Letícia critica ainda a postura do governo brasileiro por não haver mais participação das organizações e da sociedade civil dentro da delegação brasileira de forma que efetivamente possam incidir e ter acesso às negociações. “Também estamos vendo um enfraquecimento da posição do governo brasileiro que sempre foi contrário a inserção de florestas em mercados de carbono”. Ela chama atenção ainda para as denúncias que têm sido feitas durante o evento. “Os processos de desconstrução e retrocessos nas políticas socioambientais brasileiras de defesa e proteção dos territórios, além da criminalização dos movimentos sociais e os assassinatos de lideranças e defensores de direitos humanos, tem sido duramente criticados”. Na tarde do dia 10, Dia Internacional dos Direitos Humanos, foi lançado um manifesto sobre a democracia e o avanço do facismo no Brasil. “Esse debate não está separado e a FASE continua com essa perspectiva. Não podemos separar o debate da defesa ambiental de defesa da democracia. Mantemos a nossa perspectiva de atuação pela justiça climática”.
“A solução não está na financeirização da natureza”
O grande termo que tem avançado em Madri é a “solução baseada na natureza”, mas as organizações e movimentos sociais presentes, como o Grupo Carta de Belém, afirmam suas criticas ao mercado de carbono e a financeirização da natureza, evidenciando os impactos que essa medida gera sobre os territórios, as populações e povos tradicionais, dos indígenas, além de reduzir as obrigações dos países de efetivamente reduzir suas emissões de gases. “Essas falsas soluções baseadas na natureza reduzem a questão ambiental às emissões de carbono. Há muitas questões de fundo que precisam ser debatidas como a ampliação do uso dos agrotóxicos, a transgenia, a poluição das águas.

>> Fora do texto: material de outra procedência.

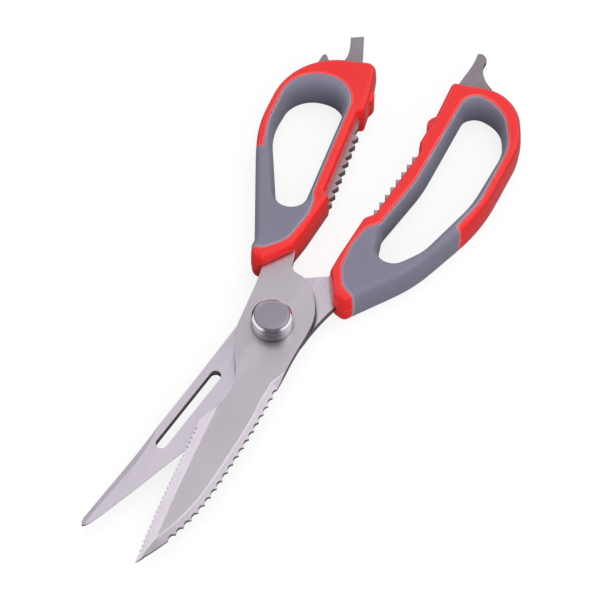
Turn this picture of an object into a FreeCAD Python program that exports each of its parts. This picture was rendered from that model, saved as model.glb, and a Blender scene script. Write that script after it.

Na verdade, o que se está construindo é uma nova racionalidade econômica que pretende financeirizar o meio ambienta e a questão climática”, alerta Letícia.
A diretora da FASE chama ainda atenção para as formas de medição e cálculo sobre esses indicadores de carbono. “Aqui estamos discutindo muito como serão construídos os indicadores para medir tudo isso? Como irão conformar commodities ambientais que serão comercializadas em bolsas de valores e outros mecanismos de mercado?”, questiona.
Cumbre Social del Clima
Além da Cúpula dos Povos de Madri, a FASE participou da Cúpula dos Povos no Chile na atividade da Coalisão Global de Florestas, grupo da qual a FASE é parte.
Caroline Rodrigues, do Grupo Carta de Belém, na Cumbre Social del Clima.
Em Madri, no dia 7, a FASE participou da atividade realizada pelo GCB sobre “Clima, terra e soberania: narrativas climáticas sobre os territórios do sul global”. No mesmo dia, a FASE junto a Articulação dos Povos Indígenas do Brasil (APIB), o GCB, o Coletivo pelos Direitos no Brasil (Madri) e a Maloka realizaram o debate “Amazônia: direitos dos povos indígenas e comunidades tradicionais em defesa da vida e do bem viver”.
No dia 8, a FASE organizou um debate sobre o novo tratado de livre comércio firmado entre União Européia e Mercosul, em junho de 2019, depois de 20 anos de tentativas frustradas. A atividade foi realizada em parceria com Grupo Carta de Belém, La Vía Campesina, Ecologistas en Acción, Amigos de la Tierra, Campaña contra los Tratados de Comercio e Inversión, Articulação dos Povos Indígenas do Brasil, Entrepueblos e Word Green Building Council, teve como objetivos conectar a sociedade civil latino americana e europeia para refletir sobre a relação deste acordo com as mudanças climáticas e fortalecer estratégias de luta e resistência internacionais, afim de impedir a aprovação definitiva desse tratado.
[1] Jornalista da FASE, com a colaboração de Caroline Rodrigues, do Grupo Carta de Belém.
[2]Após a desistência do Brasil em realizar a COP, o Chile seria a sede do evento. Porém, com o aumento das manifestações populares contra o governo, a Espanha se ofereceu para sediar a conferência.